Fig 5. Virulence gene expression altered upon domain deletions.

(A) The expression of total var genes at different developmental stages. The y-axis indicates the total reads of var genes from RNA-seq. R, ring; ET, early trophozoite; LT, late trophozoite; S, schizont. (B) Pie graphs showing the overall levels of the var gene transcripts in the WT 3D7, PfGCN5-ΔBrD::GFP, and PfPHD1-ΔPHD::GFP parasite lines at the early trophozoite stage. The numbers in parentheses are the total expression of all var genes identified by RNA-seq analysis. (C) Western blot showing PfEMP1 protein levels in the iRBC membranes of the WT 3D7, PfGCN5-ΔBrD::GFP, and PfPHD1-ΔPHD::GFP parasite lines with the anti-ATS antibodies. Aldolase (ALD) expression was used as the loading control. (D) Bar graph showing the overall PfEMP1 protein levels in WT 3D7, PfGCN5-ΔBrD::GFP, and PfPHD1-ΔPHD::GFP parasite lines. Bars indicate means and standard deviations from five replicates. (E) Representative images of RNA FISH analysis showing the single locus of the B-type var gene expression in the WT 3D7 and more than one B-type var gene locus in the two deletion mutants.

Fig 6. Down-regulation of invasion-related pathway and alteration of AP2 genes in domain deletion mutants.

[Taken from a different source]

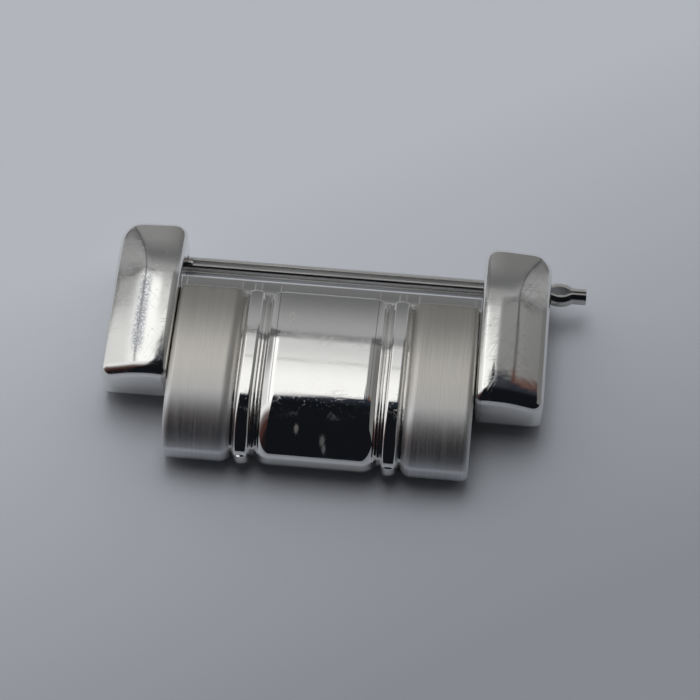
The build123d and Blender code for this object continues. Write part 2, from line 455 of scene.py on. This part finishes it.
def make_floor():
    """A wide pale floor under the link's flat foot, with painted shade that darkens it towards the front
    right.
    """
    half = floor_size / 2
    height = whole_low.z
    corners = [(-half, -half, height), (half, -half, height), (half, half, height), (-half, half, height)]
    mesh = bpy.data.meshes.new("floor")
    mesh.from_pydata(corners, [], [(0, 1, 2, 3)])
    floor = bpy.data.objects.new("floor", mesh)
    bpy.context.scene.collection.objects.link(floor)
    material, graph, _, (x, y, _) = new_finish("floor")
    # Painted shade: the floor's colour goes from the lit colour to a dim one towards the front right
    way = graph.plus(y, graph.times(x, floor_skew))
    colour = graph.blend(graph.slope(way, *floor_painted_shade_fade), floor_painted_shade_colour, floor_colour)
    shader = graph.add("ShaderNodeBsdfPrincipled", {"Base Color": colour, "Roughness": floor_roughness})
    graph.add("ShaderNodeOutputMaterial", {"Surface": shader.outputs["BSDF"]})
    mesh.materials.append(material)


def make_lamp(name, place, size, power):
    """A soft square lamp over the link's middle, turned towards it and not seen in reflections."""
    data = bpy.data.lights.new(name, "AREA")
    data.size = size * MM
    data.energy = power
    lamp = bpy.data.objects.new(name, data)
    offset = Vector(place) * MM
    lamp.location = (whole_low + whole_high) / 2 + offset
    lamp.rotation_euler = offset.to_track_quat("Z", "Y").to_euler()
    bpy.context.scene.collection.objects.link(lamp)
    lamp.visible_glossy = False


def studio_wall(graph, across, along):
    """The wall behind the link."""
    wall = graph.blend(graph.ease(along, *wall_span), *wall_colours)
    far = graph.blend(graph.ease(across, *far_wall_side_span), *far_wall_colours)
    return graph.blend(graph.ease(along, *far_wall_span), wall, far)


def studio_panel(graph, across, along):
    """The bright panel above the wall."""
    panel = graph.blend(graph.ease(along, *panel_span), *panel_colours)
    join = graph.times(graph.inside(along, *join_band), join_share)
    panel = graph.blend(join, panel, join_colour)
    panel = graph.blend(graph.ease(across, *left_panel_span), panel, left_panel_colour)
    far_left = graph.blend(graph.ease(along, *far_left_rise_span), *far_left_colours)
    panel = graph.blend(graph.ease(across, *far_left_span), panel, far_left)
    panel = graph.blend(graph.ease(across, *right_panel_span), panel, right_panel_colour)
    return graph.blend(graph.ease(across, *far_right_span), panel, far_right_colour)


def studio_back(graph, across, along):
    """The wall and the panel, with the seam between them and the posts in front of them."""
    wall = studio_wall(graph, across, along)
    panel = studio_panel(graph, across, along)
    back = graph.blend(graph.ease(along, *wall_to_panel_span), wall, panel)
    seam_share = graph.ease(graph.math("ABSOLUTE", across), *seam_side_span, *seam_shares)
    seam = graph.times(graph.inside(along, *seam_band), seam_share)
    back = graph.blend(seam, back, seam_colour)
    right_post, left_post = (graph.inside(across, *band) for band in post_bands)
    posts = graph.times(graph.plus(right_post, left_post), post_share)
    return graph.blend(posts, back, post_colour)


def studio_room(graph, across, along, back):
    """The dark room overhead and in front, under its edge against the back."""
    room = graph.blend(graph.ease(along, *room_span), *room_colours)
    edge = graph.ease(across, *room_edge_span, *room_edge_heights)
    edge = graph.plus(edge, graph.ease(across, *room_end_span, *room_end_fall))
    peak = graph.times(graph.inside(across, *peak_band), peak_height)
    below = graph.minus(graph.plus(edge, peak), along)
    view = graph.blend(graph.ease(below, *room_edge_softness), back, room)
    brown = graph.times(graph.inside(across, *brown_side_band), graph.inside(below, *brown_edge_band))
    return graph.blend(graph.times(brown, brown_share), view, brown_colour)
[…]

(A) Heatmaps displaying down-regulation of genes involved in the invasion of the RBC in the two deletion mutants. * and # indicate the AP2-I and putative AP2-LT target genes, respectively. Ø and Ψ indicate the down-regulated genes upon knockdown of BDP1 and the target genes identified by BDP1-HA ChIP-seq analysis, respectively. (B) Heatmaps showing altered expression of the AP2 genes in the deletion mutants. (C) Putative AP2-LT target genes (with AP2-LT binding motifs) are significantly enriched in the down-regulated genes in PfGCN5-ΔBrD::GFP at the late stages. The numbers of up- and down-regulated genes upon PfGCN5 BrD domain deletion are shown as the red and blue bars at four developmental stages. These altered genes were further classified as the putative target genes of AP2-LT and the remaining genes. R, ring; ET, early trophozoite; LT, late trophozoite; S, schizont. ***, P <0.001 (Fisher’s exact test).

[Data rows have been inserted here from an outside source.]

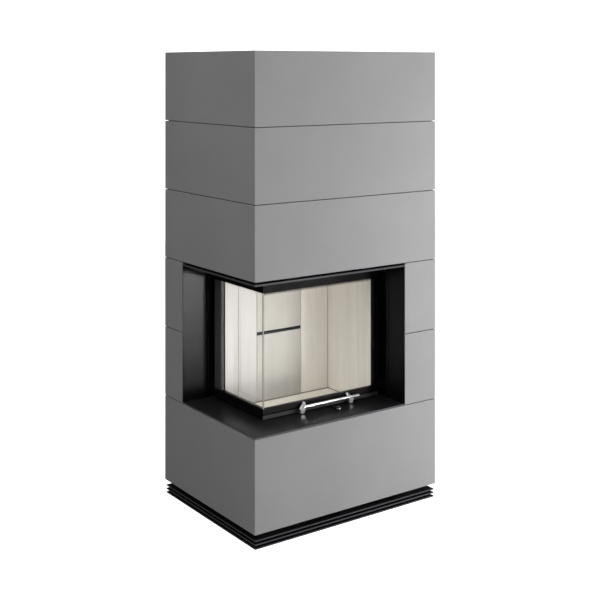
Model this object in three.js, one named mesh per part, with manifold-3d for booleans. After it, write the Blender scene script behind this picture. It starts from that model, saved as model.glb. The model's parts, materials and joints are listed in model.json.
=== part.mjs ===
// Corner fireplace: a lift-door fireplace insert with a glass corner, inside a stack of cast stone blocks.
// Millimetres, +Z up, +X to the right along the front face, -Y towards the room, floor at Z = 0.
// Pieces are drawn from the near corner (left face X = 0, front face Y = 0), and the whole is centred last.

import * as THREE from 'three'
import { mergeVertices } from 'three/addons/utils/BufferGeometryUtils.js'
import { ConvexGeometry } from 'three/addons/geometries/ConvexGeometry.js'
import Module from 'manifold-3d'

// ---------------------------------------------------------------- driving dimensions

// Overall and cladding
const width = 1016
const depth = 786
const height = 2100
const baseHeight = 400
const surroundHeight = 329 // each of the two courses beside the firebox
const wall = 50 // thickness of a cast block
const jointHeight = 3 // open groove between two courses, seen from outside
const jointDepth = 12
const blockChamfer = 1
const seat = 0.3 // clearance between a piece and what carries it

// Plinth of stacked fins
const plinthHeight = 63
const finCount = 3
const finThickness = 5.5
const finPitch = 16.5
const finInset = 5
const finChamfer = 0.8
const plinthFrameInset = 40
const plinthFrameWidth = 40
const airWindowHeight = 34
const airWindowLift = 12
const airWindowLength = 260
const airWindowPitch = 320

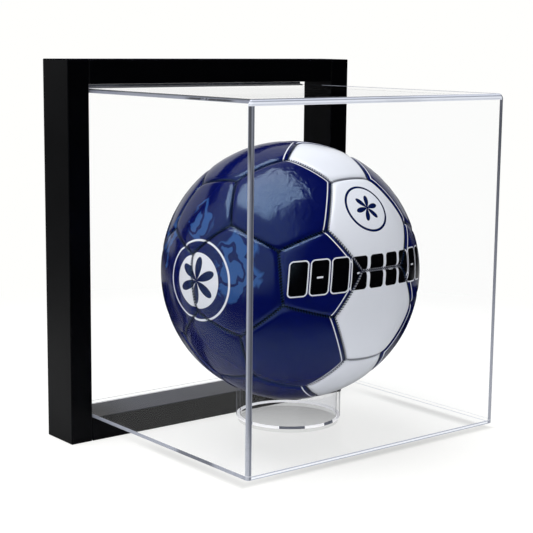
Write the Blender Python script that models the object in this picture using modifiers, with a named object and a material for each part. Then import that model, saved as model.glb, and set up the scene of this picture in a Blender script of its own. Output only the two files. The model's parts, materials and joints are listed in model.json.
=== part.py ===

Fig 7. Correlation of genes showing altered expression in domain deletion mutants with promoter accessibility and chromatin states.

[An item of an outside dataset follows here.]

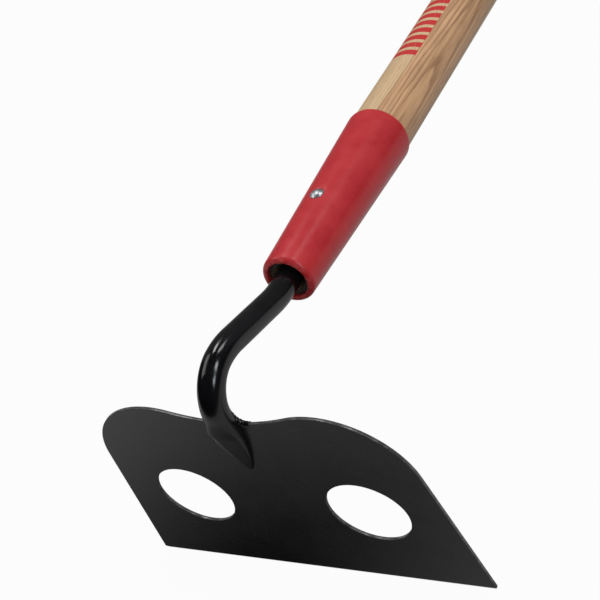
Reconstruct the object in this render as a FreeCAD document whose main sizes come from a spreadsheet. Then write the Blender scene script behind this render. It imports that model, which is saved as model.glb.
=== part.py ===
import FreeCAD, Part
import Sketcher
import math
import os

# A mortar mixing hoe. A flat blade with two round holes hangs on a round gooseneck, whose tang sits in a
# long round handle under a conical ferrule. A rivet goes through ferrule, wood and tang.
#
# Millimetres. The origin is the middle of the cutting edge, on the ground. +X runs along the cutting edge,
# +Y from the blade towards the butt of the handle, and +Z is up. The blade stands upright with its inner
# face in the plane Y = 0, and the butt of the handle touches the ground.

# Driving dimensions: cell alias and value.
DRIVING = {
    # blade
    "blade_width": 235.0,
    "plate_thickness": 2.1,
    "lobe_radius": 51.5,
    "lobe_offset": 54.3,
    "lobe_height": 95.8,
    "dip_height": 138.8,
    "hole_radius": 25.4,
    "hole_offset": 59.5,
    "hole_height": 65.5,
    "corner_radius": 3.0,
    "bevel_height": 3.0,
    "edge_thickness": 0.8,
    # gooseneck rod
    "rod_radius": 7.94,
    "crest_place": 19.0,
    "crest_height": 169.9,
    "nose_radius": 23.7,
    "shoulder_radius": 47.3,
    "rise_angle": 19.0,
    "bend_radius": 67.0,
    "tang_length": 112.0,
    "tang_chamfer": 2.0,
    # foot, forged flat below the rod
    "foot_half_width": 11.8,
    "foot_proud": 6.5,
    "foot_tip_height": 100.0,
    "foot_tip_half_width": 1.3,
    "foot_tip_proud": 1.5,
    "foot_offset": -2.5,
    "foot_crown": 0.5,
    "foot_clearance": 1.5,
    # ferrule
    "ferrule_length": 145.5,
    "ferrule_mouth_radius": 16.7,
    "ferrule_top_radius": 22.0,
    "mouth_opening_radius": 12.8,
    "mouth_lip_length": 3.0,
    "mouth_round": 3.2,
    "opening_round": 0.7,
    "top_round": 1.6,
    # handle
    "mouth_place": 97.0,
    "mouth_height": 149.3,
    "handle_length": 1371.6,
    "handle_radius": 20.2,
    "handle_recess": 3.2,
    "handle_end_radius": 14.2,
    "butt_round": 9.0,
    "socket_radius": 9.8,
    "socket_depth": 22.0,
    "fit_gap": 0.1,
    # rivet
    "rivet_station": 59.4,
    "rivet_radius": 2.4,
    "rivet_head_radius": 4.6,
    "rivet_head_rim": 0.5,
    "rivet_head_dome": 1.9,
    "rivet_tail_radius": 4.0,
    "rivet_tail_dome": 1.3,
    "rivet_seat_depth": 0.6,
    # weld beads
    "bead_radius": 1.8,
    "bead_cove": 7.6,
    "side_bead_shift": -2.0,
    "side_bead_lift": -0.4,
    "rear_bead_place": 0.3,
    "rear_bead_height": 140.1,
    "rear_bead_half_length": 5.5,
}

NECK_SECTIONS = 6
SPEAR_SECTIONS = 7
SHOULDER_SHARE = 0.7
SPEAR_TAPER_POWER = 1.6
SEAT_CUT_LENGTH = 5.0

doc = FreeCAD.newDocument("MixingHoe")


def worked_out(size):
    """Sizes that follow from the driving ones."""
    lobe_rise = size["dip_height"] - size["lobe_height"]
    dip_radius = (size["lobe_offset"] ** 2 + lobe_rise ** 2 - size["lobe_radius"] ** 2) / (
        2 * (size["lobe_radius"] - lobe_rise))

    # The handle slopes down until the rounded edge of its butt touches the ground.
    butt_length = size["handle_recess"] + size["handle_length"] - size["butt_round"]
    butt_inner = size["handle_radius"] - size["butt_round"]
    drop = size["mouth_height"] - size["butt_round"]
    slope = math.asin(drop / math.hypot(butt_length, butt_inner)) - math.atan2(butt_inner, butt_length)

    taper = (size["ferrule_top_radius"] - size["ferrule_mouth_radius"]) / size["ferrule_length"]
    surface = size["ferrule_mouth_radius"] + taper * size["rivet_station"]
    seat = surface - size["rivet_seat_depth"]
    rim = seat + size["rivet_head_rim"]

    def dome_radius(part):
        radius = size["rivet_%s_radius" % part]
        dome = size["rivet_%s_dome" % part]
        return (radius ** 2 + dome ** 2) / (2 * dome)

    return {
        "blade_half_width": size["blade_width"] / 2,
        "dip_radius": dip_radius,
        "outer_face": -size["plate_thickness"],
        "edge_face": -size["edge_thickness"],
        "neck_place": size["crest_place"] - size["nose_radius"],
        "neck_height": size["crest_height"] - size["nose_radius"],
        "foot_top_height": size["dip_height"] + size["foot_clearance"],
        "handle_slope": math.degrees(slope),
        "tang_end_place": size["mouth_place"] + size["tang_length"] * math.cos(slope),
        "tang_end_height": size["mouth_height"] - size["tang_length"] * math.sin(slope),
        "ferrule_lip_bore": size["handle_end_radius"] + size["fit_gap"],
        "ferrule_top_bore": size["handle_radius"] + size["fit_gap"],
        "wood_cone_end": size["ferrule_length"],
        "handle_butt": size["handle_recess"] + size["handle_length"],
        "socket_end": size["handle_recess"] + size["socket_depth"],
        "tang_bore_radius": size["rod_radius"] + size["fit_gap"],
        "tang_bore_end": size["tang_length"] + 2.0,
        "rivet_hole_radius": size["rivet_radius"] + size["fit_gap"],
        "rivet_seat": seat,
        "rivet_seat_radius": size["rivet_head_radius"] + size["fit_gap"],
        "rivet_rim": rim,
        "rivet_head_top": rim + size["rivet_head_dome"],
        "rivet_head_dome_radius": dome_radius("head"),
        "rivet_tail_seat": -seat,
        "rivet_tail_rim": -rim,
        "rivet_tail_top": -rim - size["rivet_tail_dome"],
        "rivet_tail_dome_radius": dome_radius("tail"),
    }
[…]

(A, B) Changed levels of gene expression in PfGCN5-ΔBrd and PfPHD1-ΔPHD are negatively correlated with the accessibility of the promoters (from the ATAC-seq analysis, The y-axis shows that the ratio of ATAC-seq peak (scaled per million reads) vs genomic DNA library) (A), but are positively correlated with the heterochromatin state (represented by the HP1 occupancy) (B). U, upregulation; D, downregulation. *, P <0.05; ****, P < 0.0001 (Wilcoxon rank-sum test). (C) Heatmaps displaying the transcriptional activation of gametocyte and ookinete genes in the domain deletion mutants. R, ring; ET, early trophozoite; LT, late trophozoite; S, schizont. (D) Overlaps of activated gametocyte- or ookinete-specific genes between PfGCN5-ΔBrd and PfPHD1-ΔPHD.